Doubly helpful is that the affable Walton has a passion for education and believes in the mission of One Mighty Mill (OMM): bringing back local food systems that make communities healthier and make them thrive. “We want to connect people to what we do, what makes us special, and this revolution we’re part of,” he said of his role with the Lynn, Mass.-based mill.
Walton joined OMM in July 2019 as a brand ambassador. A few months later, Jon Olinto ’98, OMM cofounder, reached out to Walton when the company wanted to broaden its Maine market. Olinto invited Walton to create a business strategy, and together they created a new role that put Walton in charge of Maine sales.
Walton has plunged in, his early efforts working like yeast in dough.
Finding partners beyond Whole Foods is Walton’s mission, but not just any partners. He seeks like-minded companies that support local economies. Companies like Portland-based craft brewery Lone Pine Brewing, which sells OMM pretzels in their tasting rooms, and Lois’ Natural Marketplace in Scarborough that carries OMM products.
Other potential partners on Walton’s radar are food co-ops throughout the state as well as the Maine Brew Bus, which offers tours to Maine’s craft breweries and makes donations to the Full Plates Full Potential project to end child hunger in Maine.

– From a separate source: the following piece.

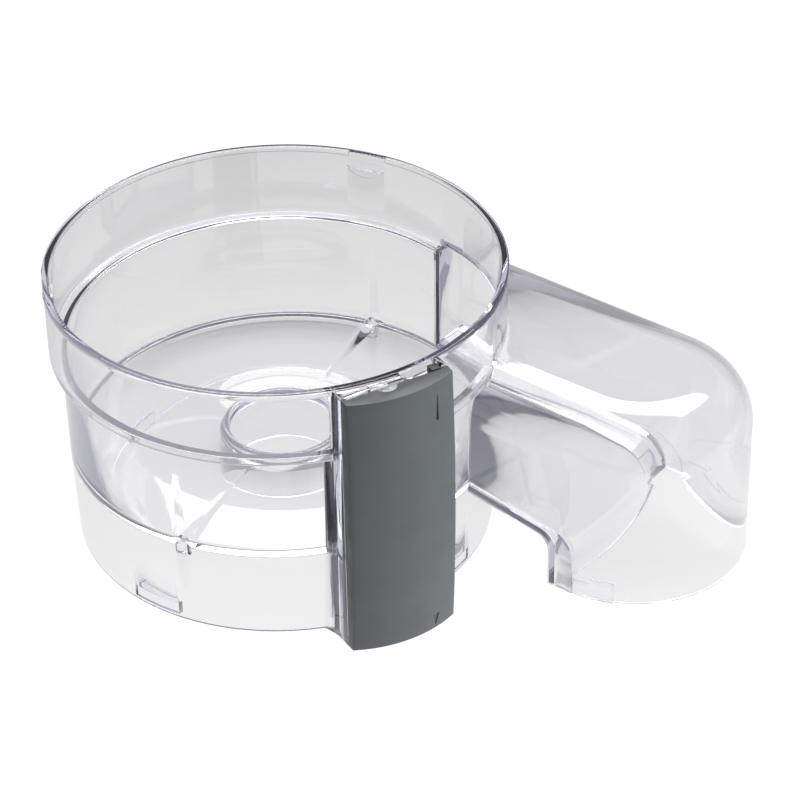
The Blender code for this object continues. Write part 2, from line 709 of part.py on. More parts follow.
def build_spring(parts, frame, material):
    """A compression spring between the shelf and the rod's collar, with its ends wound flat."""
    foot = SPRING_SEAT + SPRING_WIRE + SPRING_GAP
    head = COLLAR_TOP - COLLAR_HEIGHT - SPRING_WIRE - SPRING_GAP
    mean = SPRING_RADIUS - SPRING_WIRE
    data = bpy.data.curves.new("interlock_spring", "CURVE")
    data.dimensions = "3D"
    data.bevel_depth = SPRING_WIRE
    data.bevel_resolution = 1
    data.use_fill_caps = True
    count = SPRING_TURNS * SPRING_STEPS
    spline = data.splines.new("POLY")
    spline.points.add(count)
    for index in range(count + 1):
        angle = 2 * math.pi * index / SPRING_STEPS
        share = min(max((index / count * SPRING_TURNS - 1) / (SPRING_TURNS - 2), 0), 1)
        lead = 2.5 * SPRING_WIRE
        rise = foot + lead * min(index / SPRING_STEPS, 1)
        rise += (head - foot - 2 * lead) * share
        rise += lead * min(max(index / SPRING_STEPS - SPRING_TURNS + 1, 0), 1)
        spline.points[index].co = (mean * math.cos(angle), mean * math.sin(angle), rise, 1)
    spring = add_object("interlock_spring", data, bpy.context.scene.collection)
    bpy.context.view_layer.update()
    graph = bpy.context.evaluated_depsgraph_get()
    mesh = bpy.data.meshes.new_from_object(spring.evaluated_get(graph))
    bpy.data.objects.remove(spring, do_unlink=True)
    bm = bmesh.new()
    bm.from_mesh(mesh)
    bmesh.ops.remove_doubles(bm, verts=bm.verts, dist=0.000001)
    spring = mesh_object("interlock_spring", bm, parts, frame)
    spring.location = (ROD_OUT, ROD_SIDE, 0)
    spring.data.materials.append(material)
    return spring


def main():
    clear_scene()
    parts = new_collection("food_processor_bowl")
    tools = new_collection("cutters")
    frame = add_object("handle_frame", None, parts)
    frame.rotation_euler = (0, 0, math.radians(HANDLE_ANGLE))
    bpy.context.view_layer.update()

    clear = plastic("clear_plastic", (0.92, 0.92, 0.95), 0.06, transmission=0.9)
    grey = plastic("grey_grip", (0.14, 0.16, 0.17), 0.55)
    black = plastic("black_plastic", (0.02, 0.02, 0.022), 0.4)
    steel = plastic("spring_steel", (0.6, 0.6, 0.62), 0.3, metallic=1.0)

    built = [
        build_bowl(parts, tools, frame, clear),
        build_hood(parts, tools, clear),
        build_tray(parts, tools, clear),
        build_cover(parts, tools, frame, grey),
        build_rod(parts, tools, frame, black),
        build_spring(parts, frame, steel),
    ]
    for obj in built:
        smooth(obj)


main()
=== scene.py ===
"""The looks of a clear food-processor work bowl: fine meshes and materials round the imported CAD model.

Everything is in metres in the CAD model's frame: +Z up on the bowl's axis, +X along the discharge chute.
"""

import json
import math

import bmesh
import bpy
from mathutils import Matrix, Vector

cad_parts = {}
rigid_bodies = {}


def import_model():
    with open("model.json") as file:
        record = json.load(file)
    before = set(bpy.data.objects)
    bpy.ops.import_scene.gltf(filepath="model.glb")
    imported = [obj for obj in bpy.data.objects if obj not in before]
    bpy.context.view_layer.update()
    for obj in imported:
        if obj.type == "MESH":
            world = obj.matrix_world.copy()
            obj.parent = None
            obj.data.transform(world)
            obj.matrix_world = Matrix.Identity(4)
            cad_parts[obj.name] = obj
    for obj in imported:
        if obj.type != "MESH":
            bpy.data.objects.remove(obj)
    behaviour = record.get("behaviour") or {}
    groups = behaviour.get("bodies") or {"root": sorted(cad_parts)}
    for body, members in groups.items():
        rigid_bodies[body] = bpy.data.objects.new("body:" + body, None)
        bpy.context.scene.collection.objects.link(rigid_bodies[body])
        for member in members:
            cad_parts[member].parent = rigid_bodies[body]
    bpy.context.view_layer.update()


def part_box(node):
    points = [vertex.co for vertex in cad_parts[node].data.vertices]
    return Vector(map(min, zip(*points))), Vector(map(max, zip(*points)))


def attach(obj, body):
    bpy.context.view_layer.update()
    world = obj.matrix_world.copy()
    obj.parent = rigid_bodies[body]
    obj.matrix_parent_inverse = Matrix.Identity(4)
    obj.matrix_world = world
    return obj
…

The environmental policy major was eager to return to Maine after working as an AmeriCorps deckhand educator for the World Ocean School’s vessel the Roseway in the Caribbean. Also a part time LabVenture educator at the Gulf of Maine Research Institute in Portland, working with OMM is Walton’s first experience working with a startup. “It’s pretty addictive,” he said. The best part is getting to know the food systems in Maine and meeting others equally committed to supporting the Maine grain economy.
“What we’re trying to do is grow something that’s not just a company but a movement,” Walton said. He tells potential partners, “You’re helping us support people who need support to change.”
With Walton now rooted in Maine, One Mighty Mill has another foothold in the state. “We’re here to be a part of the community.”